Salt draws on the Indian morning raga ‘Todi’, which I became acquainted with in the 1990s during my studies of the reed instrument shehnai under the tutelage of masters Pandit Anant Lal and Pandit Daya Shankar in Delhi. The opening bass ostinato of the piece is a contribution from my long-time musical partner, guitarist Thor Madsen.
Brazilian Aria is based on a Brazilian folk melody, whose beauty and historical depth were revealed to me by composer and pianist Egberto Gismonti. The same melody has previously inspired the composer Heitor Villa-Lobos.
Echoes of India is a three-part tribute to Indian music. The first part, ‘Hommage’, draws its melodic material from raga ‘Durga’, whose inner life was unfolded to me by my Indian musical half-brother, shehnai player Sanjeev Shankar.
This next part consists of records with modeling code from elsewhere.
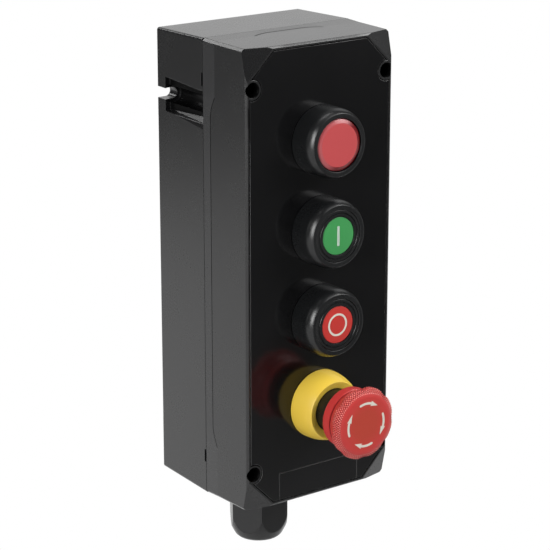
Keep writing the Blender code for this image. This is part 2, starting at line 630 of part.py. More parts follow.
def build_front_cover():
    rings = []
    bevel_depth = BODY_DEPTH - COVER_FRONT_BEVEL
    for depth, inset in (
        (COVER_RIM_DEPTH, 0.0), (bevel_depth, COVER_DRAFT), (BODY_DEPTH, COVER_DRAFT + COVER_FRONT_BEVEL),
    ):
        outline = rounded_rectangle(HALF_WIDTH - inset, HALF_HEIGHT - inset, COVER_EDGE_CHAMFER, 1)
        rings.append([(x, -depth, z) for x, z in outline])
    bm = skin(rings)
    slope = FACET_LEG / FACET_DROP
    for sx in (-1, 1):
        for sz in (-1, 1):
            normal = Vector((sx, -slope, sz)).normalized()
            point = Vector((sx * (FRONT_SUM - FRONT_HALF_HEIGHT), -BODY_DEPTH, sz * FRONT_HALF_HEIGHT))
            geometry = bm.verts[:] + bm.edges[:] + bm.faces[:]
            bmesh.ops.bisect_plane(
                bm, geom=geometry, plane_co=point, plane_no=normal, clear_outer=True, dist=1e-7,
            )
            bmesh.ops.holes_fill(bm, edges=[edge for edge in bm.edges if edge.is_boundary])
    cover = place("front_cover", bm, BLACK)

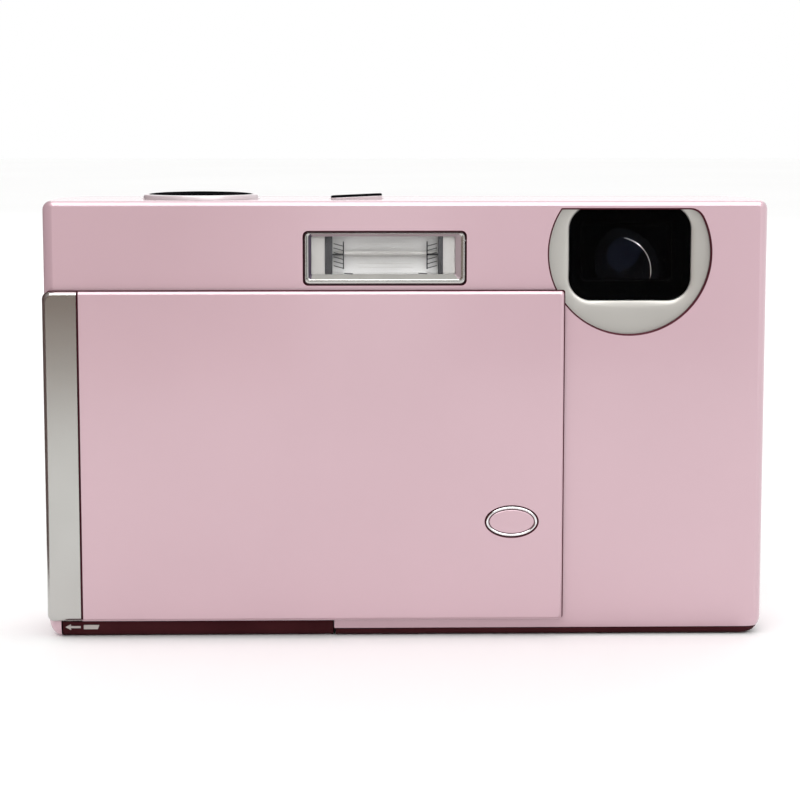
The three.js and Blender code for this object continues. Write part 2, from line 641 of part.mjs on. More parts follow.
// The sliding bar that carries the hinge pin in two ears.
function doorCarriage() {
  const { inset, front, back, bottom, top } = CARRIAGE_BAR;
  const { wide, back: earBack, bottom: earBottom } = CARRIAGE_EAR;
  const left = DOOR.left + inset;
  const right = DOOR.right - inset;
  const bar = box(left, right, front, back, bottom, top);
  const ears = [left, right - wide].map((x) => box(x, x + wide, front, earBack, earBottom, top));
  return cut(join(bar, ...ears), hingeRod(DOOR_HINGE.radius + 0.05, -OUT, OUT));
}

node('battery_bay', batteryBay(), BLACK);
node('battery', boxOf(BATTERY), GREY);
node('memory_card', boxOf(CARD), BLACK);
node('battery_latch', boxOf(LATCH), WINE);
node('battery_door', batteryDoor(), WINE);
node('door_carriage', doorCarriage(), STEEL);
node('door_hinge_pin', hingeRod(DOOR_HINGE.radius, DOOR.left + 0.9, DOOR.right - 0.9, 12), STEEL);

// ---------------------------------------------------------------- boards, chassis and sockets

function chassis() {
  const windows = CHASSIS_WINDOWS.map((window) => boxOf({ ...window, front: 0, back: BODY.back }));
  return cut(boxOf(CHASSIS), ...windows);
}

function tripodSocket() {
  const { x, y, bore, outer, depth } = TRIPOD;
  const points = [
    [bore, 0], [outer, 0], [outer, depth + 1], [0, depth + 1], [0, depth], [bore, depth], [bore, 0],
  ];
  return uprightAt(turned(points, 32), x, y, 0);
}

// The strap eyelet: a pocket in the side of the camera with a bar across it.
function strapAnchor() {
  const { front, back, bottom, top, deep, bar } = STRAP;
  const wall = 0.5;
  const block = box(-HALF, deep - HALF, front, back, bottom, top);
  const pocket = box(-OUT, deep - HALF - wall, front + wall, back - wall, bottom + 0.8, top - 0.8);
  const middle = (bottom + top) / 2;
  const across = box(0.1 - HALF, bar - HALF, front + 0.2, back - 0.2, middle - 0.4, middle + 0.4);
  return join(cut(block, pocket), across);
}

function portConnector() {
  const { left, front, back, bottom, top, wall } = CONNECTOR;
  return cut(boxOf(CONNECTOR), box(left + 1.7, OUT, front + wall, back - wall, bottom + 0.9, top - 0.9));
}

node('chassis', chassis(), STEEL);
node('main_board', boxOf(MAIN_BOARD), GREEN);
node('tripod_socket', tripodSocket(), STEEL);
node('strap_anchor', strapAnchor(), STEEL);
node('port_connector', portConnector(), STEEL);
node('port_door', box(INNER.x, HALF, PORT.front, PORT.back, PORT.bottom, PORT.top), PINK);
for (const screw of SCREWS) {
  const { inset, head, shank, headDepth, length } = SCREW;
  node(screw.name, screwTool(screw, inset, head, shank, headDepth, length), STEEL);
}

camera.name = 'pocket_camera';
export default camera;
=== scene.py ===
"""Looks of the pocket camera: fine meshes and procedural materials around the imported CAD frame."""

import json
import math

import bmesh
import bpy
from mathutils import Euler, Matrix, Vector


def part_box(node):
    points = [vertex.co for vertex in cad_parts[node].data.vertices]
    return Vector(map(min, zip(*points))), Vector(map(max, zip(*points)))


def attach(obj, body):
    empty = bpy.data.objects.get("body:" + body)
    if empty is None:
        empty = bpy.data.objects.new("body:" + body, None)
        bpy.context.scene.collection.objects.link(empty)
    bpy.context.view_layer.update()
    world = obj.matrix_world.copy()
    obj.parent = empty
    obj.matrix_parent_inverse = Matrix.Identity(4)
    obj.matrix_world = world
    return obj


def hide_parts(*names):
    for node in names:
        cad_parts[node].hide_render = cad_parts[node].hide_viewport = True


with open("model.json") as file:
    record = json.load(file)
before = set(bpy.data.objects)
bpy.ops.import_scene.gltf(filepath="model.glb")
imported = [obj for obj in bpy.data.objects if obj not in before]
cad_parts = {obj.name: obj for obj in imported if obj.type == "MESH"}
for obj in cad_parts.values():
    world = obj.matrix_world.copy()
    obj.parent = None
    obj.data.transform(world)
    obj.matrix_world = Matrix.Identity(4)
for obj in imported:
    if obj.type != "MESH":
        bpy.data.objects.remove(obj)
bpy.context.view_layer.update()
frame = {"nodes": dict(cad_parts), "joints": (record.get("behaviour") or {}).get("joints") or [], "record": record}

MM = 0.001


# ---------------- places, in millimetres, from the frame

class Span:
    """A CAD node's box in millimetres."""

    def __init__(self, node):
        low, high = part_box(node)
        self.x0, self.y0, self.z0 = (value / MM for value in low)
        self.x1, self.y1, self.z1 = (value / MM for value in high)
        self.xm = (self.x0 + self.x1) / 2
        self.ym = (self.y0 + self.y1) / 2
        self.zm = (self.z0 + self.z1) / 2
        self.x, self.y, self.z = (self.x0, self.x1), (self.y0, self.y1), (self.z0, self.z1)


SHELL = Span("front_shell")
REAR = Span("rear_cover")
BASE = Span("base_plate")
BEZEL = Span("porthole_bezel")
WINDOW = Span("lens_window")
OBJECTIVE = Span("objective_lens")
FLASH = Span("flash_frame")
COVER = Span("cover_plate")
TRIM = Span("cover_end_trim")
BADGE = Span("cover_badge")
RING = Span("zoom_ring")
SHUTTER = Span("shutter_button")
POWER = Span("power_button")
DOOR = Span("battery_door")
HINGE = Span("door_hinge_pin")
DISPLAY = Span("display_window")
PAD = Span("four_way_pad")
TRIPOD = Span("tripod_socket")
STRAP = Span("strap_anchor")
PORT = Span("port_door")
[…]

The movement honours the great masters Ravi Shankar and Bismillah Khan, who brought this rich tradition to the West, as well as John Coltrane, who was inspired to revolutionise the expression of jazz. The second part, ‘Transition’, was transformed in the encounter between Palle Mikkelborg’s and pianist Florian Weber’s sublime improvisations. The third part, ‘Passage’, is dedicated to my composition teacher Bob Brookmeyer, whose spirit hovered over the creative process as a loving source of inspiration.
Folk Song No. 1 is based on the traditional Danish harvest song ‘Marken er mejet’and was originally commissioned by my mentor Erik Moskeholm for the European Jazz Youth Orchestra.
I owe a great debt of gratitude to the musicians in the NDR Bigband for their outstanding artistic contributions and patience, as well as to the producer and sound engineer team Christian Cluxen and Manuel Glowczewski for their meticulous and dedicated work on Echoes.